* Begin *

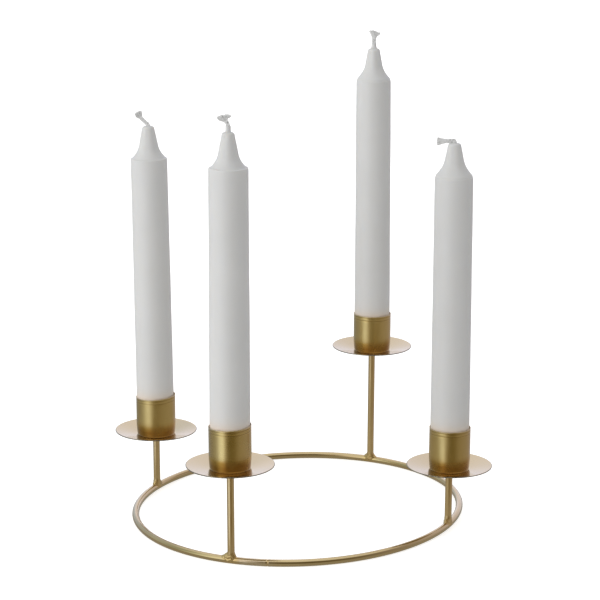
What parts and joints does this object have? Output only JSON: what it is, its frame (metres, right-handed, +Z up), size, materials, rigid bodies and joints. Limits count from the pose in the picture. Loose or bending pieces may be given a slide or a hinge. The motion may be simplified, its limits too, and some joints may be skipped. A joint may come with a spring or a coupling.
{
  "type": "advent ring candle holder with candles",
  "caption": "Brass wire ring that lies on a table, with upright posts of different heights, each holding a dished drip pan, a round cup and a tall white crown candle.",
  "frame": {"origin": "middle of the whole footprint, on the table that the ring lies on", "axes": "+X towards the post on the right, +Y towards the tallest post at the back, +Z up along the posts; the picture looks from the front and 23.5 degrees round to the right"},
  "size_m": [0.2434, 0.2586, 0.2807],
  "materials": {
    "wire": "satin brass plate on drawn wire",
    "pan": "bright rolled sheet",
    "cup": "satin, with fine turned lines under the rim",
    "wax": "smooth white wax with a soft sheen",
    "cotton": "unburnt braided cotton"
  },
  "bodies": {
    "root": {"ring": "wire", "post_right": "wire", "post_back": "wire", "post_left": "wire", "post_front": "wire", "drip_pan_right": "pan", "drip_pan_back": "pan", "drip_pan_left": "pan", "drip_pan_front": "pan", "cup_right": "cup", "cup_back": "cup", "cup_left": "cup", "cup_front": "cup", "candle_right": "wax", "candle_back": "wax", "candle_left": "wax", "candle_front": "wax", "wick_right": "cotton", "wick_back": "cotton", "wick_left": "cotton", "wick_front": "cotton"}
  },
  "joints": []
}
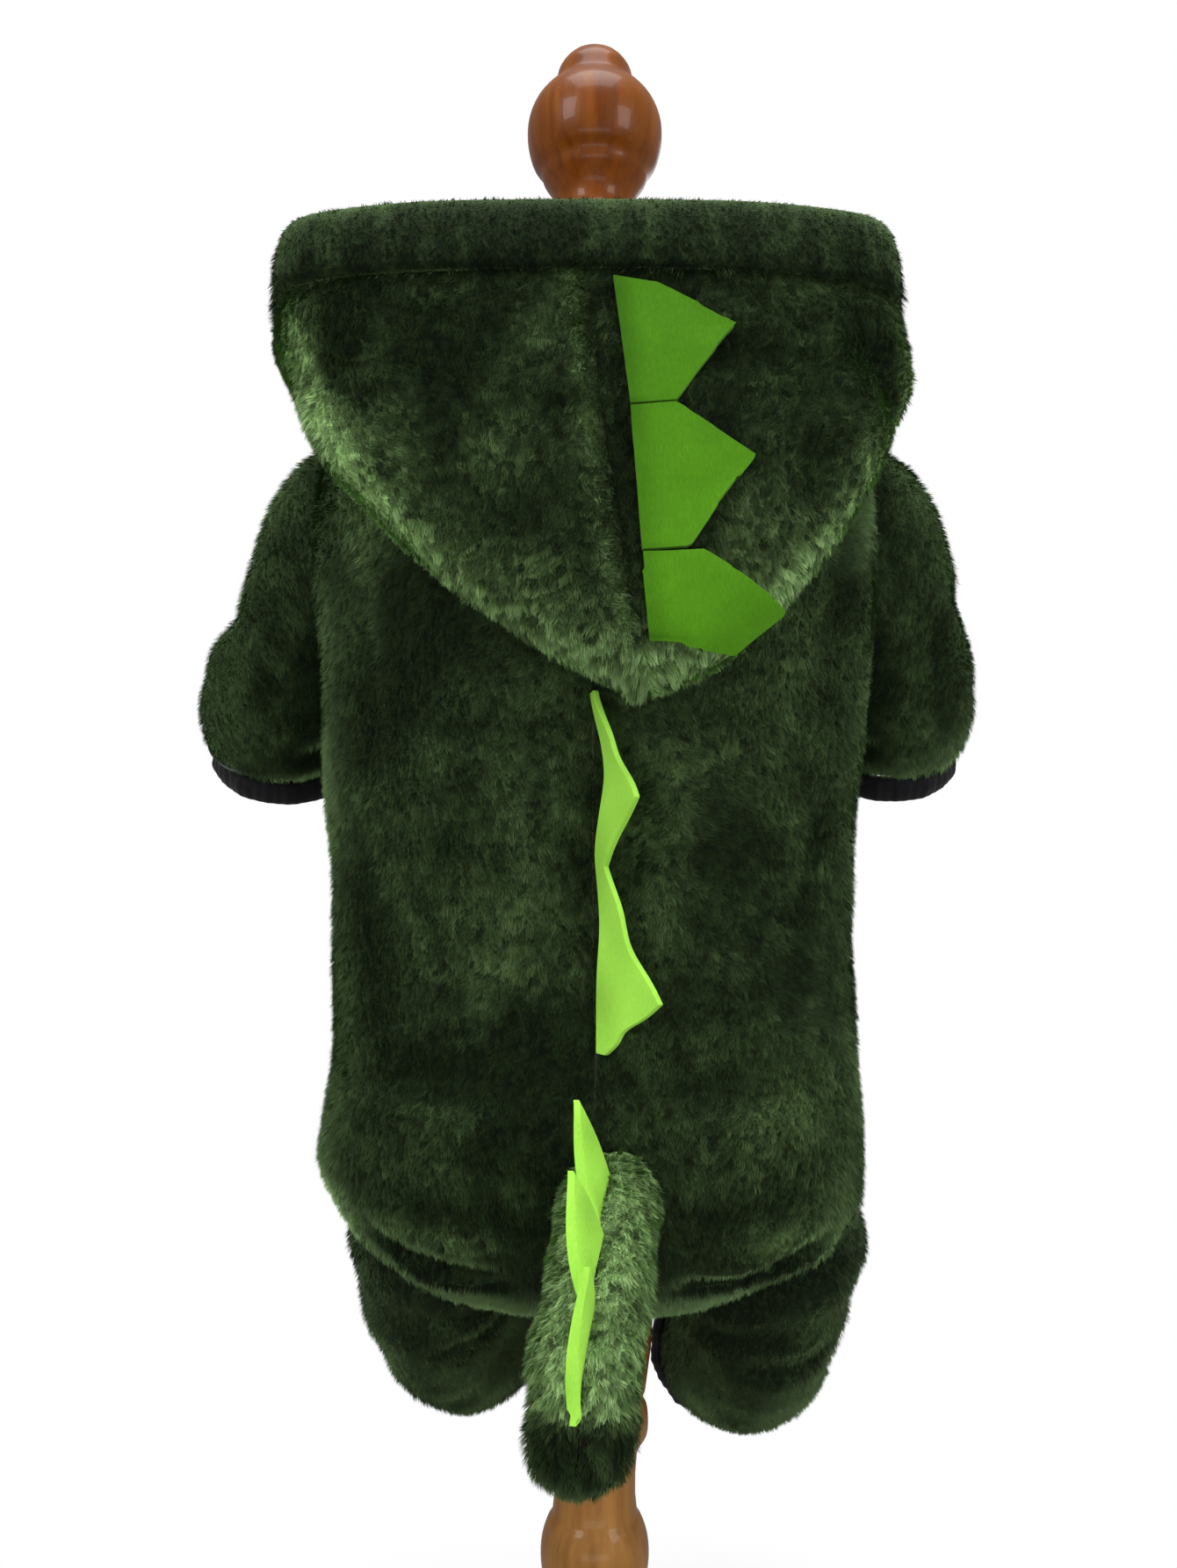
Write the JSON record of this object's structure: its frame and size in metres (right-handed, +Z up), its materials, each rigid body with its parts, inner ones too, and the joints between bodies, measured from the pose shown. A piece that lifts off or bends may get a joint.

* End *
* Begin *

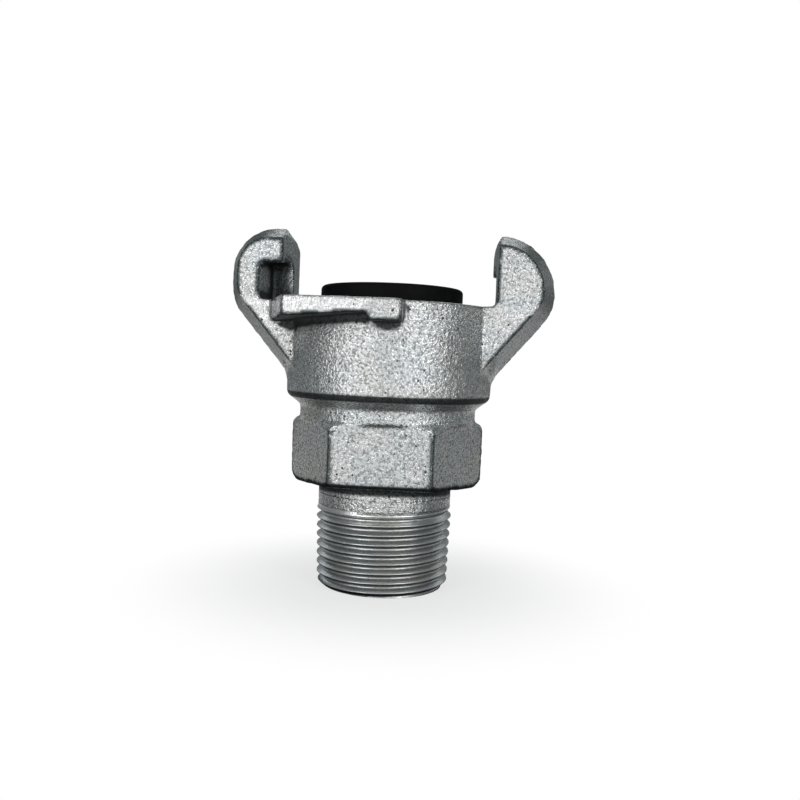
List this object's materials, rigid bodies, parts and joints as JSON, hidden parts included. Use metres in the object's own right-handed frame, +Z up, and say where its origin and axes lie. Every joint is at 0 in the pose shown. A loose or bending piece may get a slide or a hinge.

* End *
* Begin *

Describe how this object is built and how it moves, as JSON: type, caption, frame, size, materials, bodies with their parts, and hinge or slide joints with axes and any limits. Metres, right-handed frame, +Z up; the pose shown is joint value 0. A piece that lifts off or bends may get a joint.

* End *

> _Exercise objective_: Write out only the lines that run from the line containing "What parts and" through the line containing "Write the JSON", both included, exactly as they appear above.

> _Solution to the exercise_:
What parts and joints does this object have? Output only JSON: what it is, its frame (metres, right-handed, +Z up), size, materials, rigid bodies and joints. Limits count from the pose in the picture. Loose or bending pieces may be given a slide or a hinge. The motion may be simplified, its limits too, and some joints may be skipped. A joint may come with a spring or a coupling.
{
  "type": "advent ring candle holder with candles",
  "caption": "Brass wire ring that lies on a table, with upright posts of different heights, each holding a dished drip pan, a round cup and a tall white crown candle.",
  "frame": {"origin": "middle of the whole footprint, on the table that the ring lies on", "axes": "+X towards the post on the right, +Y towards the tallest post at the back, +Z up along the posts; the picture looks from the front and 23.5 degrees round to the right"},
  "size_m": [0.2434, 0.2586, 0.2807],
  "materials": {
    "wire": "satin brass plate on drawn wire",
    "pan": "bright rolled sheet",
    "cup": "satin, with fine turned lines under the rim",
    "wax": "smooth white wax with a soft sheen",
    "cotton": "unburnt braided cotton"
  },
  "bodies": {
    "root": {"ring": "wire", "post_right": "wire", "post_back": "wire", "post_left": "wire", "post_front": "wire", "drip_pan_right": "pan", "drip_pan_back": "pan", "drip_pan_left": "pan", "drip_pan_front": "pan", "cup_right": "cup", "cup_back": "cup", "cup_left": "cup", "cup_front": "cup", "candle_right": "wax", "candle_back": "wax", "candle_left": "wax", "candle_front": "wax", "wick_right": "cotton", "wick_back": "cotton", "wick_left": "cotton", "wick_front": "cotton"}
  },
  "joints": []
}
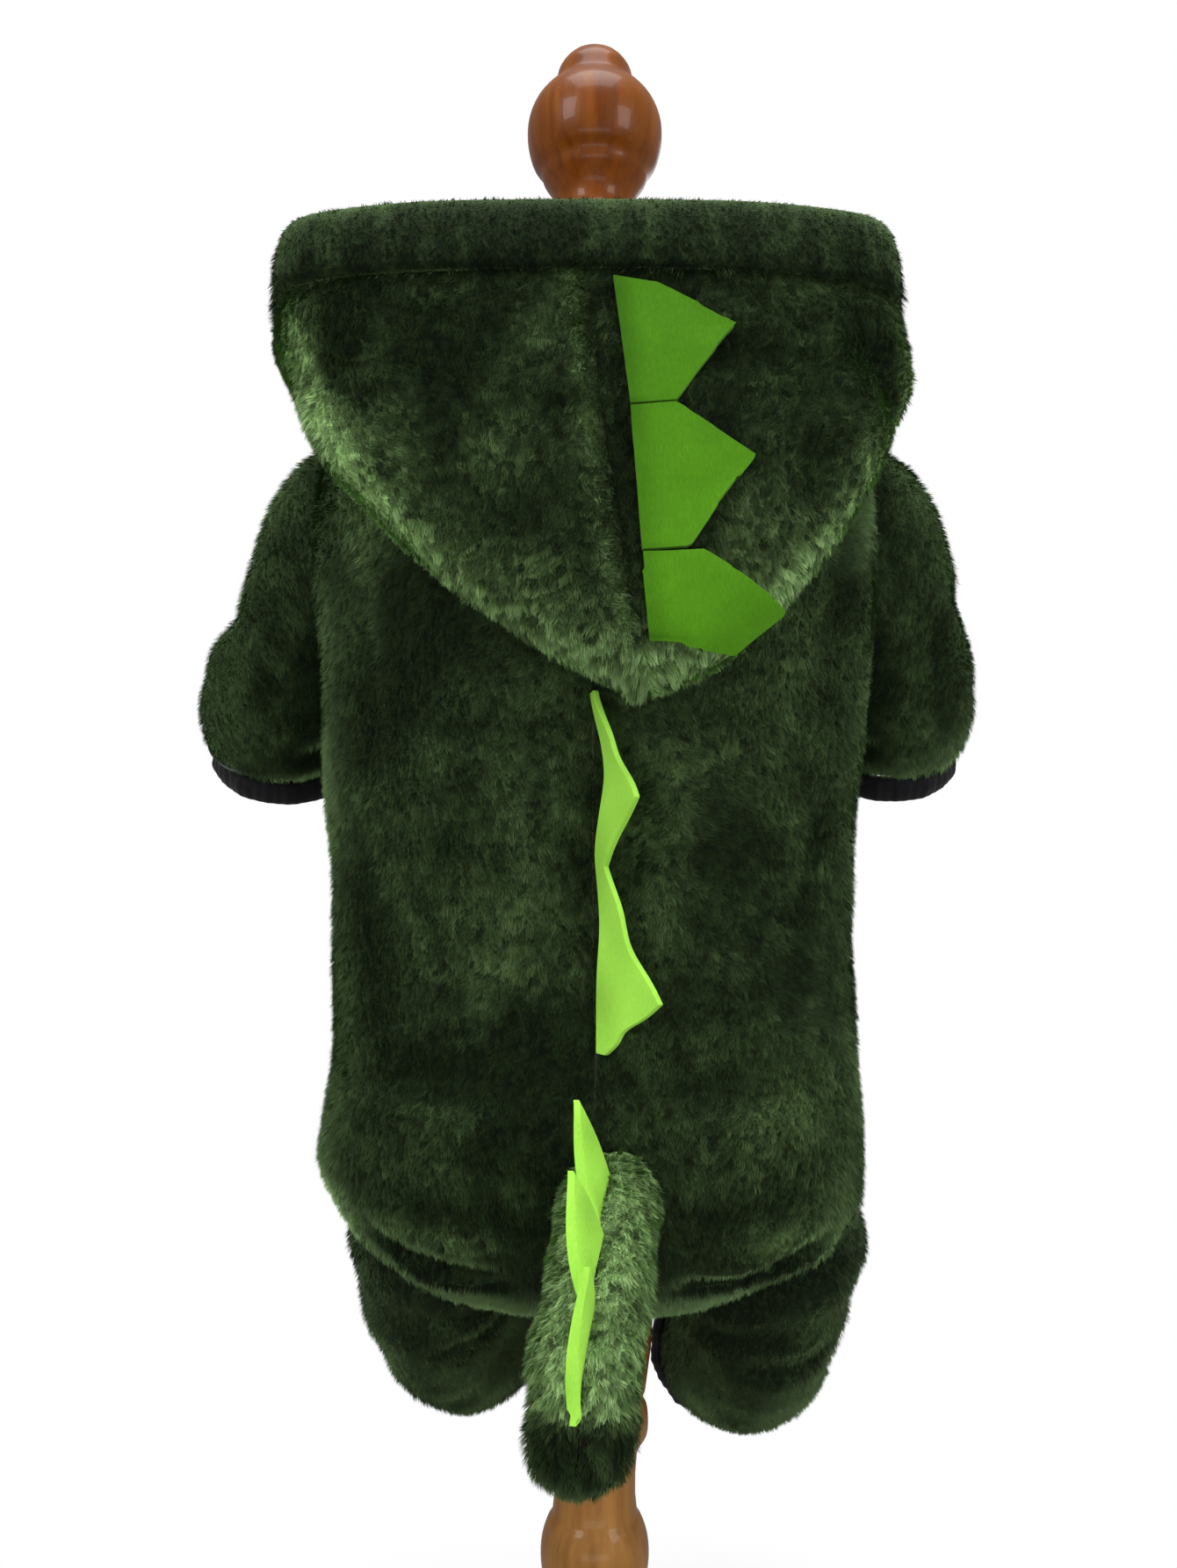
Write the JSON record of this object's structure: its frame and size in metres (right-handed, +Z up), its materials, each rigid body with its parts, inner ones too, and the joints between bodies, measured from the pose shown. A piece that lifts off or bends may get a joint.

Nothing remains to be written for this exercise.